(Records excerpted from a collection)
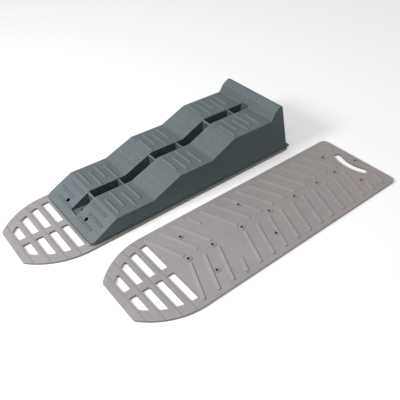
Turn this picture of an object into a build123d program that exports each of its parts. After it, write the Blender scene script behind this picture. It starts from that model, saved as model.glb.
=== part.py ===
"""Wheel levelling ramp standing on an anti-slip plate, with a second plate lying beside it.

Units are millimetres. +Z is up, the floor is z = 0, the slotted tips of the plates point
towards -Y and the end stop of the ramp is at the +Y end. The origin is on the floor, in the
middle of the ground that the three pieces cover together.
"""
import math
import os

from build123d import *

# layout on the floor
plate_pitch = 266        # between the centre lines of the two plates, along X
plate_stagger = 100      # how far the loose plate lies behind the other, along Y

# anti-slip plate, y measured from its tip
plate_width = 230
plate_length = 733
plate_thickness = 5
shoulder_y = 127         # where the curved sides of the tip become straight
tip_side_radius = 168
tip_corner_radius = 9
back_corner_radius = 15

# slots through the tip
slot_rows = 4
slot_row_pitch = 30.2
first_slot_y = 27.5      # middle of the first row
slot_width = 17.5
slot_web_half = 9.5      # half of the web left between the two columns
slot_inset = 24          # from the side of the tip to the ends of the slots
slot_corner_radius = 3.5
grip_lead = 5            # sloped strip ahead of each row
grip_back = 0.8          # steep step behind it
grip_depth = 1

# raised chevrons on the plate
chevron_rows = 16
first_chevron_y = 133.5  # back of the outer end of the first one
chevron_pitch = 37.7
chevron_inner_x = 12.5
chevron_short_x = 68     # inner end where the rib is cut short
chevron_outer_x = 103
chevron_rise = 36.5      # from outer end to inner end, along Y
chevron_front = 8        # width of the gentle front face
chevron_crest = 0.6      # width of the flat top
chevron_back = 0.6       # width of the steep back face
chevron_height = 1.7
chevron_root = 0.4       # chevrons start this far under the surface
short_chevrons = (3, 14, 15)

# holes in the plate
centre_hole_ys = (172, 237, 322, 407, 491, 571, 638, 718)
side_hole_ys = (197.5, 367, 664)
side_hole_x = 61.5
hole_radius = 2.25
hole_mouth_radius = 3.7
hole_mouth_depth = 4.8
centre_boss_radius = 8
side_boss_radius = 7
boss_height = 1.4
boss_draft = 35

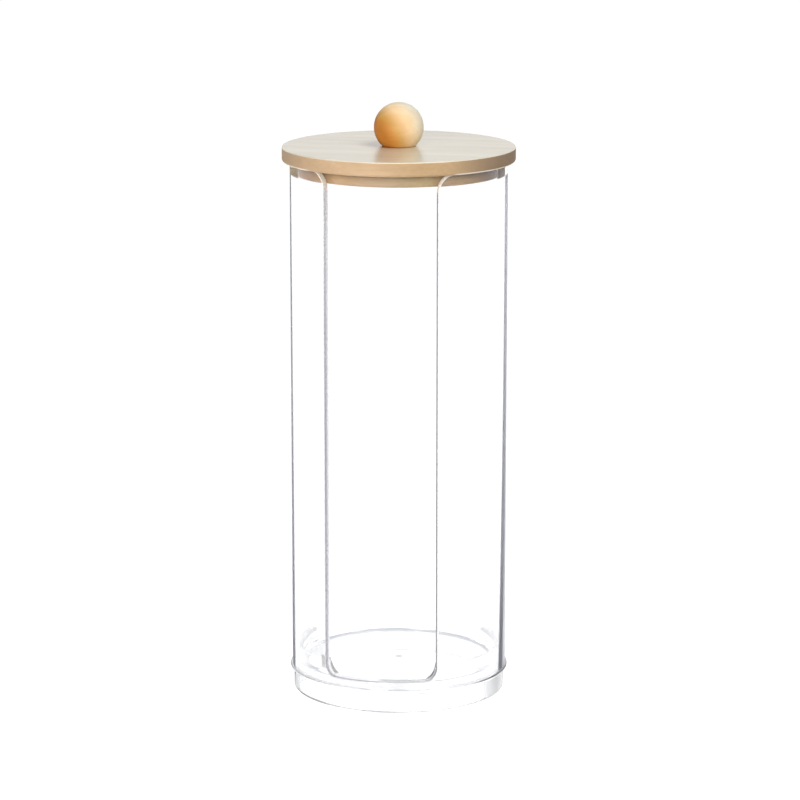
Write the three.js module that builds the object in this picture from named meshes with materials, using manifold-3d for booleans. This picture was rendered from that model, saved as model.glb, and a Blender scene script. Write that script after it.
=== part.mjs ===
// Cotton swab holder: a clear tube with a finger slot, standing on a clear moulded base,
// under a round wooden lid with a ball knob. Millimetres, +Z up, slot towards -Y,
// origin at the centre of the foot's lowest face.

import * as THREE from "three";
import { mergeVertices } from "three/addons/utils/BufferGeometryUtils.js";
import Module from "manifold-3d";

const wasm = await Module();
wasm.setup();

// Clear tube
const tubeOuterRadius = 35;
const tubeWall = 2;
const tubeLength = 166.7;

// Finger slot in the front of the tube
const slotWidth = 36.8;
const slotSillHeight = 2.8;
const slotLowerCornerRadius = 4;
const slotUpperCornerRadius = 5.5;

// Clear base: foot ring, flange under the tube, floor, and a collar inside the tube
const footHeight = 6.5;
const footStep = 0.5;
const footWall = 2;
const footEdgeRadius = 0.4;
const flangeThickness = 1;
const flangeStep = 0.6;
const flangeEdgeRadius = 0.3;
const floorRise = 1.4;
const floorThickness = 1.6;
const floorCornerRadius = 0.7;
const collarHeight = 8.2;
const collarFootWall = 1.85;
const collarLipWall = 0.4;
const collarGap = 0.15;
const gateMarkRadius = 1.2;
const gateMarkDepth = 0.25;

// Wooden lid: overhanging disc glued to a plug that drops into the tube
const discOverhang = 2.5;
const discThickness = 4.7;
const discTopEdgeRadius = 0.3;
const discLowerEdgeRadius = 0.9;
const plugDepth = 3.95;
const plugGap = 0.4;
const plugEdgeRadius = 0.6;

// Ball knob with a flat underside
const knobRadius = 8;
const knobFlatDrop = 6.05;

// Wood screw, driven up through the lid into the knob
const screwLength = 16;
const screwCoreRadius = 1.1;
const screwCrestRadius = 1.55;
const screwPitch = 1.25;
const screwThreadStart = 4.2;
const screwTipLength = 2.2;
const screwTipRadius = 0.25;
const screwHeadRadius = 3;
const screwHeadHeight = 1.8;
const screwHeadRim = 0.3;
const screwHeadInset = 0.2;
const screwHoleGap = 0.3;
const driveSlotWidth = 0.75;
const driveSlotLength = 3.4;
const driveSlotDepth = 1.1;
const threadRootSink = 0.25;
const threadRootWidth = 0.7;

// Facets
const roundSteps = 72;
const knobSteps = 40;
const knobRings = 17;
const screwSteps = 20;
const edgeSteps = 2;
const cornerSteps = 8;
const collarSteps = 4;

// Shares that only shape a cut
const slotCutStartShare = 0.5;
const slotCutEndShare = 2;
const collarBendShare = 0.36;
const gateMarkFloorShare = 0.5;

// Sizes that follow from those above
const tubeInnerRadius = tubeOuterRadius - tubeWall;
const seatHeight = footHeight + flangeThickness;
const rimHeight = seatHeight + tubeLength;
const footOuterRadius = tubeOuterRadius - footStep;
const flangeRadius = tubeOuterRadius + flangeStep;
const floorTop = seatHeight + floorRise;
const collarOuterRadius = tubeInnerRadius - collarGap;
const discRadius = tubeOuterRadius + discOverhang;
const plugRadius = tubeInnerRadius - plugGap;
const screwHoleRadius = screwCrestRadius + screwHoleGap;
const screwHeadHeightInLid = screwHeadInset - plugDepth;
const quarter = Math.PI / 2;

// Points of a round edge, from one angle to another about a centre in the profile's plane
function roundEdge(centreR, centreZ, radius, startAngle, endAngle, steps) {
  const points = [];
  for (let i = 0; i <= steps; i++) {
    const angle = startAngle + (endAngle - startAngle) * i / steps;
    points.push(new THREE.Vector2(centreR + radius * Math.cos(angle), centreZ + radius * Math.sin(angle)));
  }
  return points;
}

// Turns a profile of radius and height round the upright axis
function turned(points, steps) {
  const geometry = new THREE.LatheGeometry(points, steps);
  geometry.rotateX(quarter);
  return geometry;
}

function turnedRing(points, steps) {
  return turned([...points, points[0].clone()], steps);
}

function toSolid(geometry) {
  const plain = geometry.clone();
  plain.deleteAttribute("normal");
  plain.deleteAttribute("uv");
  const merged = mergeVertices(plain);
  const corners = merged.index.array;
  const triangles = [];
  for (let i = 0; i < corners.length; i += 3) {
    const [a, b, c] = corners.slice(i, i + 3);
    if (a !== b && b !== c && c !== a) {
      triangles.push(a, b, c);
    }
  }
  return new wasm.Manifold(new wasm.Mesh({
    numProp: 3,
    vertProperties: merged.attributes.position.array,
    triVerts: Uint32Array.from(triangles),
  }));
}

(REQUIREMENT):
Tally the lines of the listing that include "saved". Reply with nothing but the count.

(RESPONSE BELOW):
2